De lo que nadie habla nunca, es de plata, salarios, reparto de la torta, justicia social, propiedad común. El dólar aparece en discusiones sobre China y es raro escuchar a alguien que tenga algo concreto, activable, que decir sobre cuestiones sobre por qué te roban a mano armada cada vez que te enfermás, y por qué el uno por ciento es dueño del país.

Trump es un político profundamente norteamericano en este sentido. Sus primeras medidas fueron directo al centro de este aparato social pero no económico: adiós a la igualdad entre blancos y no blancos ante el Estado, adiós a la corrección política, adiós a las políticas de inclusión y protección de minorías, castigo inmediato al empleado público que sea tan zonzo de tratar de disimularlas y seguir aplicándolas.

Todo esto es barato e inmediato, y va a dejar un tendal de gente sufriendo, pero la gente “correcta” para la derecha. Lo mismo que todo el discurso de comprar Groenlandia y “recuperar” el Canal de Panamá: discursos nacionalistas de recuperar el honor del país, volver a ser respetados y temidos, que pueden dejar un tendal de muertos, por suerte extranjeros.
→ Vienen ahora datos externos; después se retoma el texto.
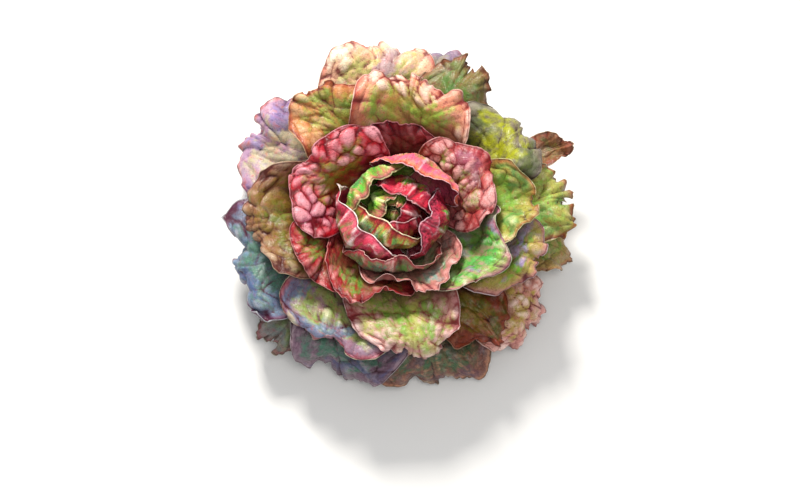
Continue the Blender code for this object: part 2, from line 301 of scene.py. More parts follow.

Los que más van a sufrir en lo inmediato son los inmigrantes flojos de papeles. Los que entraron bajo las políticas de Joe Biden ya están en el limbo: se suponía que iban a completar el trámite una vez en EE.UU., pero el martes se apagó la app en la que estaban inscriptos. Al día siguiente se anunció que habían suspendido una gran razzia “de ilegales” en Chicago porque alguien la filtró y se perdió el factor sorpresa. El Ejército ya está movilizando una brigada para sellar un sector de la frontera con México.

La derecha moderna, ya aprendimos, es cruel. Pero ahora va a venir la verdadera crueldad, que es el ajuste. Trump prometió dos cosas contradictorias, gastar más en sus proyectos y ajustar el presupuesto. También prometió otro recorte de impuestos a los más ricos, con lo que queda una sola cosa que hacer: bajar la asistencia social y los pagos a jubilados, los dos ítems más caros del presupuesto.

Nadie habló de recortar el trillón de dólares que se gastan los militares cada año.

La primera semana, entonces, fue una de gestos en la batalla cultural. Ahora, a ver cuáles son los pasos que se toman en la batalla real, la del dólar.